NEW YORK (AP) _ In a world dominated by dishpan hands, ring around the collar and waxy yellow buildup, the thought of forming a punk rock band may be exotic, appealing and maybe even a little liberating.

A.M. Collins and Chad Henry apparently think so. Unfortunately, it’s not very entertaining or very funny. They have expanded this domestic daydream into ″Angry Housewives,″ a silly and obvious musical comedy which opened Sunday at off-Broadway’s Minetta Lane Theater.

The book, courtesy of Ms. Collins, is simple to the point of being simple- minded. Four middle-class, middle-age women decide to enter a talent contest at a local rock club because they need the money and want some self- respect. The quartet forms a punk band called ″The Angry Housewives.″ The complications are predictable and the jokes feeble.

The four women are a cross section of sisterhood. Bev (Carolyn Casanave) is a widow with a teen-age son to raise. Carol, an overweight divorcee played by Camille Saviola, munches potato chips while longing for Mr. Right to come along. Jetta (Vicki Lewis) is a mousy corporate housewife, content to pick the lint off her overbearing husband’s blue suit. Wendy (Lorna Patterson) is a flighty female who switches jobs every few weeks and puts up with a boyfriend more interested in his sailboat than in her.

If the women in the show appear dumb, the men are dumber. Most ridiculous is Larry, Jetta’s husband, a coporate lawyer with a button-down mind and a button-down mouth. The usually reliable Nicholas Wyman is saddled with this unfortunate role and if he looks like he would rather be any place but the stage of the Minetta Lane Theater, it’s understandable.

The show twitches with some life when the story stops and the music starts. Henry’s score is an agreeable mixture of soft and hard rock put over by an accomplished team of musical comedy performers.

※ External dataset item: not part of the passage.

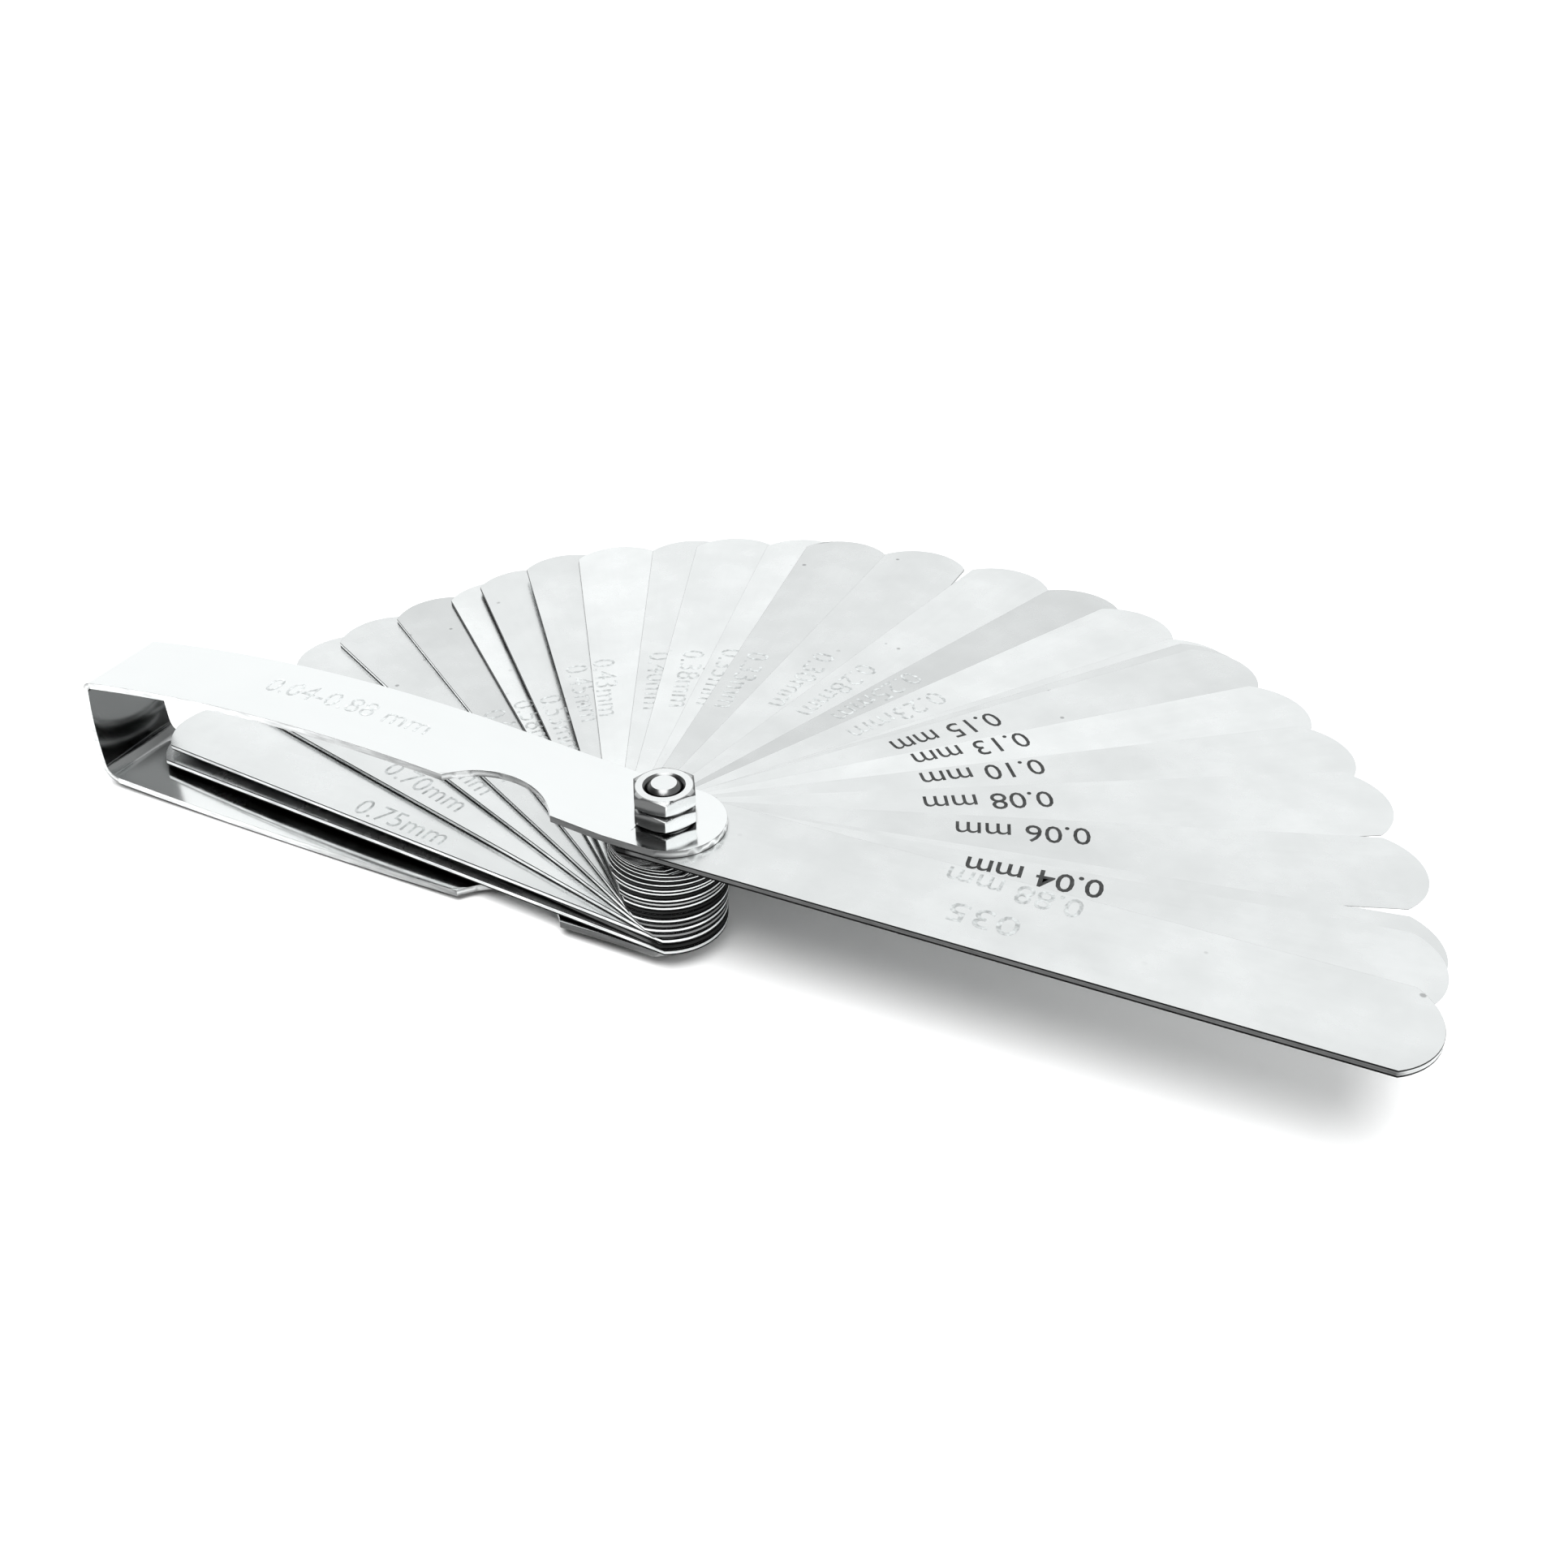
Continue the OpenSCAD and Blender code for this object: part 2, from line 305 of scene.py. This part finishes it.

Chief among these are Lee Wilkof as Lewd Fingers, the opportunistic promotor of the punk rock contest, and Ms. Saviola whose flair for low-down comedy gets a workout in a song called ″Generic Woman″ that contains Henry’s wittiest lyrics.

Director Mitchell Maxwell can’t do much with the lame book but he wisely has allowed choreographer Wayne Cilento to enliven most of the musical numbers with some fancy footwork.

″Angry Housewives″ comes to New York from the Pioneer Square Theater in Seattle where the show is now in its fourth year. A similar run in New York doesn’t seem likely.